One of the properties of soap is that it’s able to break down oil and bacteria. So, using any type of soap would work too. Using soap might actually be a better option, especially on surfaces like fabrics or leather because it doesn’t contain as many chemicals that might harm the materials.
After cleaning your car’s interior with the aforementioned items, the last thing you would need to do is to use a sanitizing spray. Also known as deodorizing sprays, cleaners that contain triethylene glycol gets rid of bacteria in the air.
So, in an enclosed area like your car, this will be very effective. You can rest easy knowing that your car will be thoroughly disinfected. All you have to do is spray it inside an unoccupied car, preferably at the air-con vents. Make sure the air-con is switched on so that the spray circulates throughout the cabin.
4. Disinfect Your Car Seats
You can use soap and a sponge or multi-surface cleaners to clean your car seats. However, you must take note of its material before cleaning. For instance, if your car seats are made of fabric (nylon or vinyl), it’s pretty safe to use the chemicals we’ve mentioned. These fabrics are pretty durable and commonly used in most cars too.
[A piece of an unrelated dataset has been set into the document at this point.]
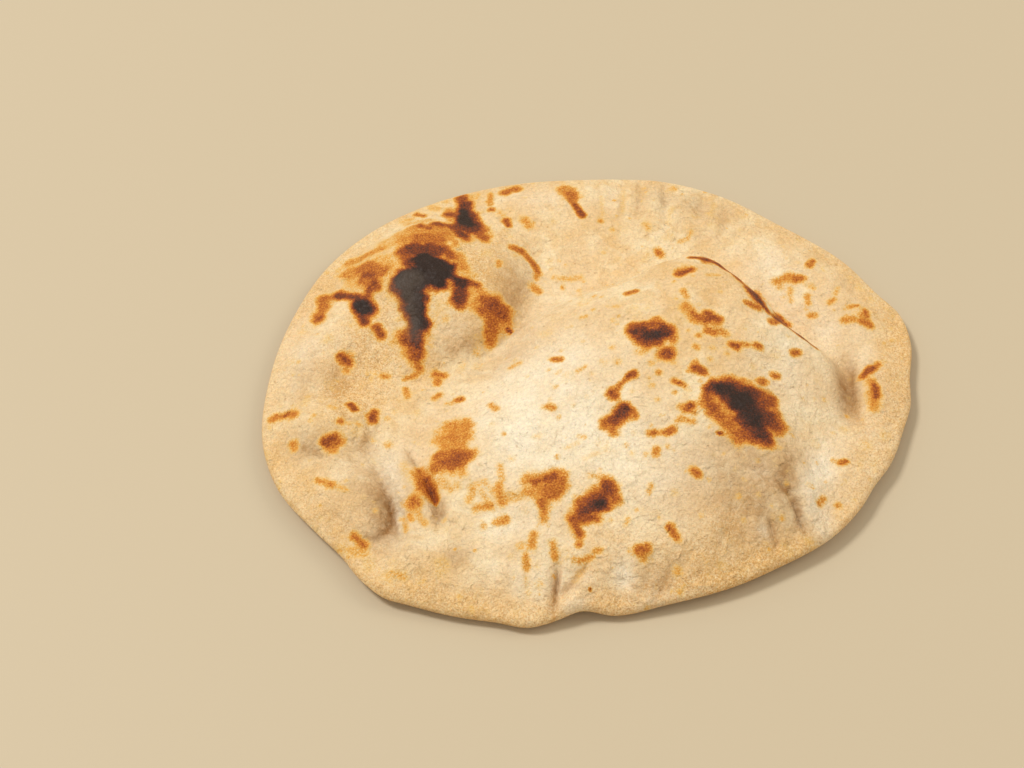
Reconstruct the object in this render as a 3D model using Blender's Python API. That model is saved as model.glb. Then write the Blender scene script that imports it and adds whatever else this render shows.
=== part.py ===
"""A puffed tandoori roti: an oval flatbread whose two thin sheets have blown apart into one
big dome, a broad pillow and a few smaller blisters, with a rounded rim that lifts off the table.

It is one closed solid. Its top is a height field of named blisters, creases and flutes, its
underside lifts towards the rim, and a flat patch in the middle of the underside carries it.
Sizes are in millimetres and angles in degrees, turned from +X (the long way) towards +Y.
"""

import math
from dataclasses import dataclass

import bmesh
import bpy
import numpy as np

MM = 0.001

# Driving dimensions
LENGTH = 271.0  # along X
WIDTH = 234.0  # along Y
RIM_THICK = 4.4  # the two sheets pressed together at the edge
RIM_ROUND = 2.6  # how far in the rounding of the edge reaches
RIM_LIFT = 4.4  # height of the middle of the edge above the table
LEVEL = 9.5  # height of the top where no blister rises
LEVEL_REACH = 20.0  # distance from the edge at which the top has come up to that level
BASE_SHARE = 0.66  # the flat patch underneath, as a share of the outline
BASE_HOLLOW = 1.3  # above 1, the underside stays low for longer before it lifts towards the rim
MELD = 1.8  # how softly neighbouring blisters run into each other
STRAY = 3.0  # how far a blister's outline wanders
STRAY_SIZE = 34.0
MOST_SUNK = 1.2  # how far a crease may sink under the height of the rim
RIM_BLEND = 22.0  # distance from the edge over which the top swells up from the rim
LUMPS = ((0.8, 24.0, 13), (0.3, 9.0, 14))  # unevenness left by hand patting: (height, size, seed)
LATTICE = 64  # the pattern of lumps repeats after this many of them
NOISE_GAIN = 1.5  # brings the lumps up to about 1 high

# Mesh
CELLS = 60  # cells across the top
EDGE_CROWDING = 1.35  # above 1, the rows of cells lie closer together near the rim
UNDER_ROWS = (0.993, 0.978, 0.93, 0.82)  # rows of the underside between edge and flat patch
DRAW_PASSES = 40  # passes that draw the cells together on steep flanks
DRAW_STEP = 0.5  # share of the way that a vertex moves in one pass
DRAW_CLEAR = 10.0  # distance from the rounded edge over which the rows near it stay put

# How far the edge strays from an ellipse of LENGTH by WIDTH: (angle, outward).
SWELLS = (
    (0, -3.2), (9, 2.4), (15, 3.6), (20, 1.0), (30, 0.2), (45, -2.1), (60, 0.7), (75, 0.8), (82, -0.6),
    (90, -1.4), (105, -0.5), (120, 0.3), (135, 0.5), (150, -0.4), (165, -2.6), (180, -1.1), (195, 4.2),
    (204, 5.6), (214, 4.4), (221, 5.0), (227, 8.4), (232, 9.6), (236, 7.6), (243, 5.0), (251, 2.4),
    (257, 2.0), (262, -2.2), (266, -5.8), (273, -5.4), (282, -7.2), (298, -8.0), (307, -8.2), (320, -6.6),
    (328, -7.2), (334, -8.2), (339, -7.0), (349, -5.8), (354, -4.0),
)

# How far the edge rises or drops against RIM_LIFT: (angle, up).
LIFTS = (
    (0, 0.6), (40, 0.3), (75, 1.2), (110, 0.2), (150, 0.8), (190, 0.0), (228, 0.8), (250, -0.6),
    (260, 0.0), (266, 1.6), (272, -0.4), (285, 0.8), (300, 1.2), (330, 2.0), (350, 1.2),
)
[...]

However, we do not recommend using these chemicals on leather materials. While it’s generally safe to use on leather, especially faux leather, there’s still a chance that it might damage them.
Instead, you can use a wet cloth or sponge with soap and water. Remember to do it gently and not scrub too hard when cleaning the leather seats. We also recommend finishing off the process with some leather conditioner to maintain its condition.
Also, make sure that you don’t use too much water or leave excess soap on the seats as these will damage them.
5. After Disinfecting the Interior
Once you’re done disinfecting the interior, give your car a good wash with soap! This ensures that your car will be clean inside and outside too. While washing your car will not protect it from carrying germs indefinitely, it’s good practice to wash it regularly.
It’s also important for you to maintain personal hygiene and cleanliness. Washing your hands before getting in your car will help keep your car clean. It’s good practice to also sanitize your hands or using wet wipes to clean your steering wheel once you get on.